• [REQUEST] Scan the listing below. Report each line that includes "scene".

• [DATA SECTION]
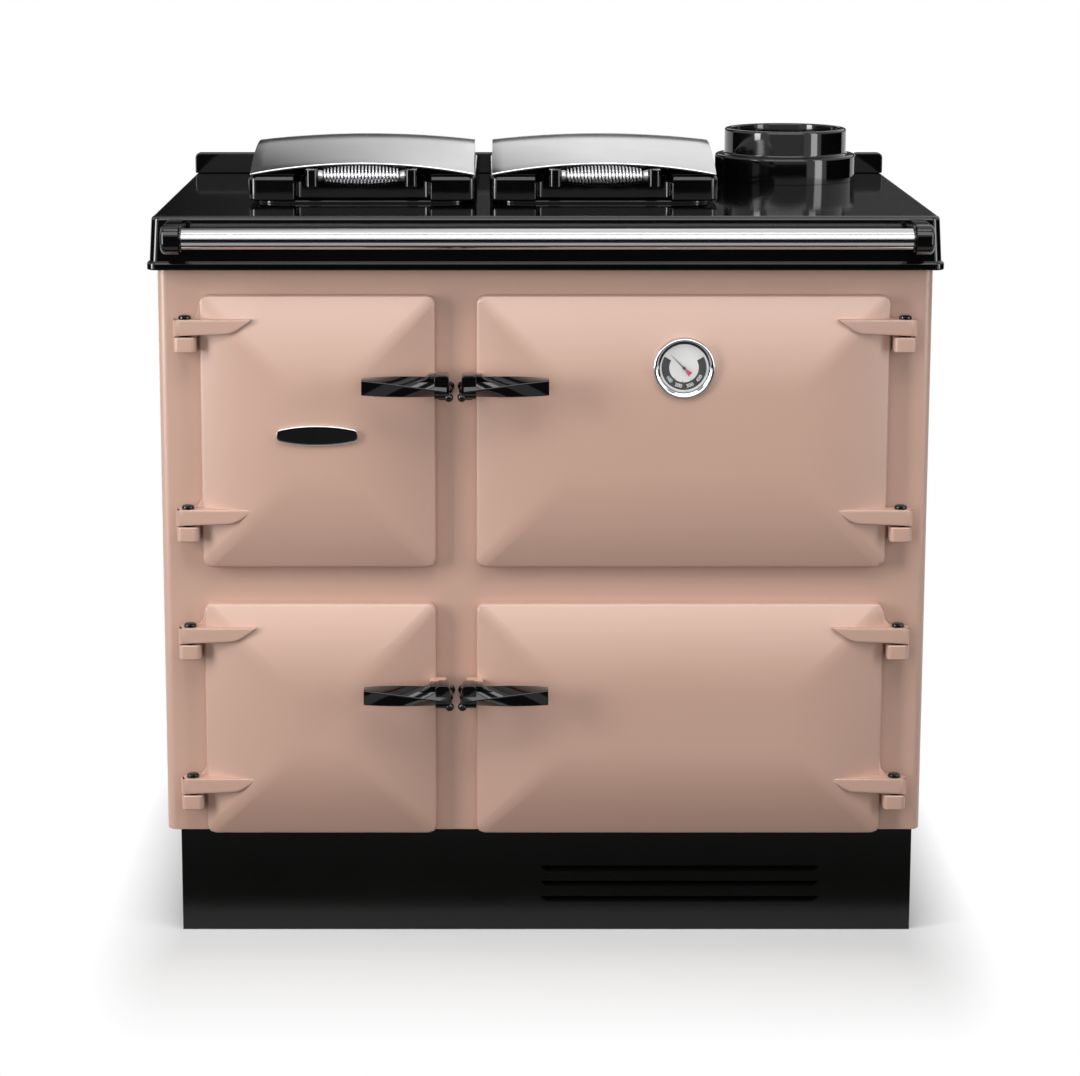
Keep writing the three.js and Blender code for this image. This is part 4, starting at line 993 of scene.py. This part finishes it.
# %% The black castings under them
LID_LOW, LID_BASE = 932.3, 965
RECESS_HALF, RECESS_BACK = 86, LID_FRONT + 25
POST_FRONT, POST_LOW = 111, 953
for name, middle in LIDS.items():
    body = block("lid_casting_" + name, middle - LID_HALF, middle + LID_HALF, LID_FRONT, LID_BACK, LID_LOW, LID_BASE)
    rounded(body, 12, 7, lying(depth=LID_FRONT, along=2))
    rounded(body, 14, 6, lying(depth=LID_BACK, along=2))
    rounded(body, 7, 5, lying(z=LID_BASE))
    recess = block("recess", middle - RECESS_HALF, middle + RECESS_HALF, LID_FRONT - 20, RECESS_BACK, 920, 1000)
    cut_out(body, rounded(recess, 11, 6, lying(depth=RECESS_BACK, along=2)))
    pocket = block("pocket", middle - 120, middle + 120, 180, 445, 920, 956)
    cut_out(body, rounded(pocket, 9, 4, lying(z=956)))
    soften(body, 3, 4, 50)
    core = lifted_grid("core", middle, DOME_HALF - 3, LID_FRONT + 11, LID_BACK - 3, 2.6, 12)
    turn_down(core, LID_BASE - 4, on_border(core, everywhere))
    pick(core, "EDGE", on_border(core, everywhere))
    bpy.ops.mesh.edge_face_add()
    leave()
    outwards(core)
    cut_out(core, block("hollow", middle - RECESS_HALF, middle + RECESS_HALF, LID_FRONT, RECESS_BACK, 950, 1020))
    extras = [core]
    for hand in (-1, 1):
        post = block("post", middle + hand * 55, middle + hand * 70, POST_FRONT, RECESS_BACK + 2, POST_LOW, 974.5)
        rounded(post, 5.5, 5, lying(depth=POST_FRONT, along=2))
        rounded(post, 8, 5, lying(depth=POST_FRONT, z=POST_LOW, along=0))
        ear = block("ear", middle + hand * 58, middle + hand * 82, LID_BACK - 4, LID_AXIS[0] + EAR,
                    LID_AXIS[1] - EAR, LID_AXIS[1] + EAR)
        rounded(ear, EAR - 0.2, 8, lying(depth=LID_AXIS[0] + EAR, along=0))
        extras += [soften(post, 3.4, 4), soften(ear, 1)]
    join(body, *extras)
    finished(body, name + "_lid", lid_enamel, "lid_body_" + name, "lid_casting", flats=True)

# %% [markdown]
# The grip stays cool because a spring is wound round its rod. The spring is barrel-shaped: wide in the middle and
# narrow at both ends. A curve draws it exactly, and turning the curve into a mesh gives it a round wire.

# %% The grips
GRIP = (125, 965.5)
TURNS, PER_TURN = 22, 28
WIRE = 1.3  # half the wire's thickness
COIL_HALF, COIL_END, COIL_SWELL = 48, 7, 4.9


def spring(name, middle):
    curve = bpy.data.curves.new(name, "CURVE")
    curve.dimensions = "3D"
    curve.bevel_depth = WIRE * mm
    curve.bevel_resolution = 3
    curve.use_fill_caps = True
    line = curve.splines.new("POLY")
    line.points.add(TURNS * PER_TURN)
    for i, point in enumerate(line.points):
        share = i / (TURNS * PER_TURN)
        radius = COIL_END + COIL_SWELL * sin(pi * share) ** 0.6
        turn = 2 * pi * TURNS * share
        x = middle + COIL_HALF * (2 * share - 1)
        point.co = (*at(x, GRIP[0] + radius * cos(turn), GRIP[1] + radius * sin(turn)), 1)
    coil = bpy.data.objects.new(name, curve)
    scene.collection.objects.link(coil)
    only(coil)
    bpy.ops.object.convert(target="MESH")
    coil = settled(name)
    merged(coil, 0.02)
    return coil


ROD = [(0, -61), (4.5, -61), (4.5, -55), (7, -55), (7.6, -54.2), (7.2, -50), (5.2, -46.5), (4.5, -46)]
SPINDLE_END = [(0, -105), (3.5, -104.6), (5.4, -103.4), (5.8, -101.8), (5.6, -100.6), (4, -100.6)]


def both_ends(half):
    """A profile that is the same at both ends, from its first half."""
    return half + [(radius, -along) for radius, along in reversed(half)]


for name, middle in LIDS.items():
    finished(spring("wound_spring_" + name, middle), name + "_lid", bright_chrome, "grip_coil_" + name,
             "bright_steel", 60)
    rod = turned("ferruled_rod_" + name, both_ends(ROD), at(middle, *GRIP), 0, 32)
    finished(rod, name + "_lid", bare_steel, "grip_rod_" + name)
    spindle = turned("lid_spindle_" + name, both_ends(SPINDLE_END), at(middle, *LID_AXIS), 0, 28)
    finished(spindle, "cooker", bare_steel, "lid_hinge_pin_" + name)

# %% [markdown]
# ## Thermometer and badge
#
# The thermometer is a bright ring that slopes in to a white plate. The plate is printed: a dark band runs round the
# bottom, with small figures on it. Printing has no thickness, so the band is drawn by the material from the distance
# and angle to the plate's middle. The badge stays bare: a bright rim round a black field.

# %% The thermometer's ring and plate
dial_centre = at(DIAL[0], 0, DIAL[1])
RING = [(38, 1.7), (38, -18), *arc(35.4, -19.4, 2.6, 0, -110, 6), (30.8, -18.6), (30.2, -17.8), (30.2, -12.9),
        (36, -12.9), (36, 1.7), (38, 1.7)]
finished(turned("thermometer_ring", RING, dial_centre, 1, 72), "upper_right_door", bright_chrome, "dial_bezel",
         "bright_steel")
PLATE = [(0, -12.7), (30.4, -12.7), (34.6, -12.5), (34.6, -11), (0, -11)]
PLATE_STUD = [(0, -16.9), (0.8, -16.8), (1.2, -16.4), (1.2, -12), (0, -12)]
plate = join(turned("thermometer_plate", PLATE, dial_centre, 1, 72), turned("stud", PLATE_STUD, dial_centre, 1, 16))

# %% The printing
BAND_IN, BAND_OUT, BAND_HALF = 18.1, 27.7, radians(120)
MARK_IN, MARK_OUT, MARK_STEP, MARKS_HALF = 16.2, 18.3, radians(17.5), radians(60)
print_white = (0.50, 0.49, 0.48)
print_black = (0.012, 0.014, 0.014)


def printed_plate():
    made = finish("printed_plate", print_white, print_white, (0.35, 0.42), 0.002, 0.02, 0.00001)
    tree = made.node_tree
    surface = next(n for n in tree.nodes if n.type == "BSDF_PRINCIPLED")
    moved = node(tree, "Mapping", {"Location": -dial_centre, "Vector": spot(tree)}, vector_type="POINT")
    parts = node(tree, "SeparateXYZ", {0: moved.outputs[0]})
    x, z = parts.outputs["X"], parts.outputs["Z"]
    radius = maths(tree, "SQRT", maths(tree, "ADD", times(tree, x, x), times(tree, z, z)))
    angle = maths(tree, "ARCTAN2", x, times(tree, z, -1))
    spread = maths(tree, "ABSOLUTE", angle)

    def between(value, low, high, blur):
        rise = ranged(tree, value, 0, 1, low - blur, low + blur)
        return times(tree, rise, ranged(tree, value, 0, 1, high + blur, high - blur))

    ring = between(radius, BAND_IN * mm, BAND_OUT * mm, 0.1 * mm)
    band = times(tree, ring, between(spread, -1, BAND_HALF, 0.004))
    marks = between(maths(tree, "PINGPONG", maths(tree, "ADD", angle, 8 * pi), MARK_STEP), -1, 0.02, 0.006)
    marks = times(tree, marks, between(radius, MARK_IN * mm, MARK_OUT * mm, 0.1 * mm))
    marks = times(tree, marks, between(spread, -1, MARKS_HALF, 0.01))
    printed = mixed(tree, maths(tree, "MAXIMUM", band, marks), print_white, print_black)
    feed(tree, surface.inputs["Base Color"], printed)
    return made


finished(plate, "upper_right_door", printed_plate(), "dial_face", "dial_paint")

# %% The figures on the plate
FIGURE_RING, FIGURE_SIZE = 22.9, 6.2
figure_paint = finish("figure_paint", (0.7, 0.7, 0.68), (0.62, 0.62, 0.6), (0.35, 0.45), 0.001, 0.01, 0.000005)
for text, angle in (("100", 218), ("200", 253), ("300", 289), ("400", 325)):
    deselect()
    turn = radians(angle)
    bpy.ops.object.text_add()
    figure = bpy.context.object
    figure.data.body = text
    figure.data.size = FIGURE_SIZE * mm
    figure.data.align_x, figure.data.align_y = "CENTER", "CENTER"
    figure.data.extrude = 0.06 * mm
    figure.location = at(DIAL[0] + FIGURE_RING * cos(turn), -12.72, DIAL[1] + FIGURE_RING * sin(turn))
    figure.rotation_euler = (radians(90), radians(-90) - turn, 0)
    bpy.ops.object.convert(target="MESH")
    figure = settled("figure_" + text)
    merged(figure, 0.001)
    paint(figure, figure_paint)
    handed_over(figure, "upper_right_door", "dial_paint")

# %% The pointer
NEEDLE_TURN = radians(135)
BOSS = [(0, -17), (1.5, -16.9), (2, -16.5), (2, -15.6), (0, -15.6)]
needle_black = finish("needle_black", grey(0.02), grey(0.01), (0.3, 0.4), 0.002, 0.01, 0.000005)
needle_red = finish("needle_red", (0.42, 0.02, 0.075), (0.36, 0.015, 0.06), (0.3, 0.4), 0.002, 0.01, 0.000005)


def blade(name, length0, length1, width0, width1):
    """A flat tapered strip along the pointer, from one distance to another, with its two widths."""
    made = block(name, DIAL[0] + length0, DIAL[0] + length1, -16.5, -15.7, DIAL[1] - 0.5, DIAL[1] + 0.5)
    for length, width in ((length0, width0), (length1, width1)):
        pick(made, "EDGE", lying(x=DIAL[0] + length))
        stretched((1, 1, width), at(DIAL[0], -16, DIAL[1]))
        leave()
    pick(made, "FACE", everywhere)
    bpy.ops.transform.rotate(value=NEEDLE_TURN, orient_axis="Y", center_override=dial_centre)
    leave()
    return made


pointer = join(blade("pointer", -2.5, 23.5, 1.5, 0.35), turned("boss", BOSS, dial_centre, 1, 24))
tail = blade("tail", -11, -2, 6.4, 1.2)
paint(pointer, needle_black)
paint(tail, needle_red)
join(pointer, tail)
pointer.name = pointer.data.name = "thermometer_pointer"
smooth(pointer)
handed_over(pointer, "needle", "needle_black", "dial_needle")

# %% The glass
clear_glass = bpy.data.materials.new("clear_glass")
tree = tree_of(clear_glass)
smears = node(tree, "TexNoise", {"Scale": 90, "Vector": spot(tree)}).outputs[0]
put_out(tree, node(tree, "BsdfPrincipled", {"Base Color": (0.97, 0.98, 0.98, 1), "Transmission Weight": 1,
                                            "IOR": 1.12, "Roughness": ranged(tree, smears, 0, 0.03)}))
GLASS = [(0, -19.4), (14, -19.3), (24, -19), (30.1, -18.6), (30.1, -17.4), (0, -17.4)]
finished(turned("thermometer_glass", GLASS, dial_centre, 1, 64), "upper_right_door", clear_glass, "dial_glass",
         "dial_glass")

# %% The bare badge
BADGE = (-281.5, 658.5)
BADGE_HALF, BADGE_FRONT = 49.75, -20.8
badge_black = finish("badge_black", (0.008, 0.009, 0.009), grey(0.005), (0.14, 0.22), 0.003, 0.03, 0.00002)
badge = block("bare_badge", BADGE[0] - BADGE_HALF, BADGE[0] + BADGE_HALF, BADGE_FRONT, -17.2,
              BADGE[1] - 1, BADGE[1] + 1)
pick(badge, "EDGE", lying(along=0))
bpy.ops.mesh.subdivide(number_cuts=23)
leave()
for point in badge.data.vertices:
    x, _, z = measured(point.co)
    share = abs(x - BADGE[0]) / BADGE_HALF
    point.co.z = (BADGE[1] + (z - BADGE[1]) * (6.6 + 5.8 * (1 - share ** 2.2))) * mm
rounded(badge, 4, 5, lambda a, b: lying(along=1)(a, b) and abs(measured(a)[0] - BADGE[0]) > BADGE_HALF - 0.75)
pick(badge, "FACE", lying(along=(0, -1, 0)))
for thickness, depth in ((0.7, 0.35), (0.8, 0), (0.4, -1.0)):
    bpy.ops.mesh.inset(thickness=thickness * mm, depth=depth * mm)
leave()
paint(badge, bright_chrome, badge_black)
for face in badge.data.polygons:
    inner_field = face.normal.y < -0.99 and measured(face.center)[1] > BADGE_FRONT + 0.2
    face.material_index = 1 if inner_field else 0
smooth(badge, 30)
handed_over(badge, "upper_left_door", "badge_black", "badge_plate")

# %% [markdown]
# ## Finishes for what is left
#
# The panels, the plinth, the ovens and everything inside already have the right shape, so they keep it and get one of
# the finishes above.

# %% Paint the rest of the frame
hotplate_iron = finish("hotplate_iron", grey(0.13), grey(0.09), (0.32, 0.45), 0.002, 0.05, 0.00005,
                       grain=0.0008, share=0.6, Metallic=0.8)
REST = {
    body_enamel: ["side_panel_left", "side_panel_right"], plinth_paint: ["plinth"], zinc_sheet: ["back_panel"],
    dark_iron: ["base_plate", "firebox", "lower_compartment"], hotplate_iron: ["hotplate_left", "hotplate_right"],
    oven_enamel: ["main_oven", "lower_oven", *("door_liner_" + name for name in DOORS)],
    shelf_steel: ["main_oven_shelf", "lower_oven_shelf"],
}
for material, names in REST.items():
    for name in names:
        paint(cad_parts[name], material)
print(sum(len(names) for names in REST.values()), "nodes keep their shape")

• [RIGHT ANSWER]
Keep writing the three.js and Blender code for this image. This is part 4, starting at line 993 of scene.py. This part finishes it.
    scene.collection.objects.link(coil)